Net Operating Margin (Source - Company Reports)
Outlook
The company will continue to rely on service as a differentiator by providing service in the top quartile with relevant functionality and ease of use and believes that price is going to become less relevant. Customer experience will continue to be a critical factor with reducing importance for price and product differentiation and a defined focus will result in quicker and more comprehensive responses to the needs of customers. The successful integration of SFG which is well on track will continue to remain a major priority. Disciplined strategy execution and focus on productivity and infrastructure will facilitate organic growth.
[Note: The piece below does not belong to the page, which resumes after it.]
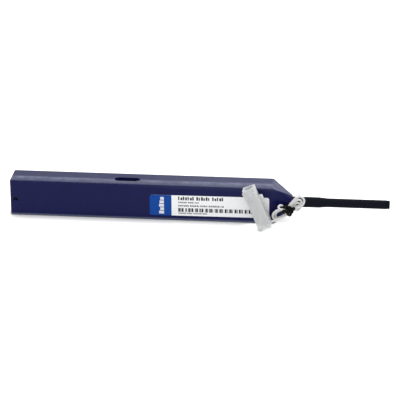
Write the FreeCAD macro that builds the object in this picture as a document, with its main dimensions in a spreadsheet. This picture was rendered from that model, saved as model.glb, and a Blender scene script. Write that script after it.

The outlook for regulatory intervention remains stable and the company is in a strong financial position to fund future acquisitions and other growth initiatives.
IFL Daily Chart (Source - Company Reports)
The immediate outcome of the Fairfax revelations was a sharp drop in the price as investors rushed to sell first and ask questions later. We believe that this drop has created a window of opportunity for investors to buy the stock. We are of the opinion that the company will navigate the crisis successfully and, at worst, may have to pay a few million dollars in compensation which it can easily afford. The stock looks cheap at the current price and we would rate it as a Buy at the current price of $8.96.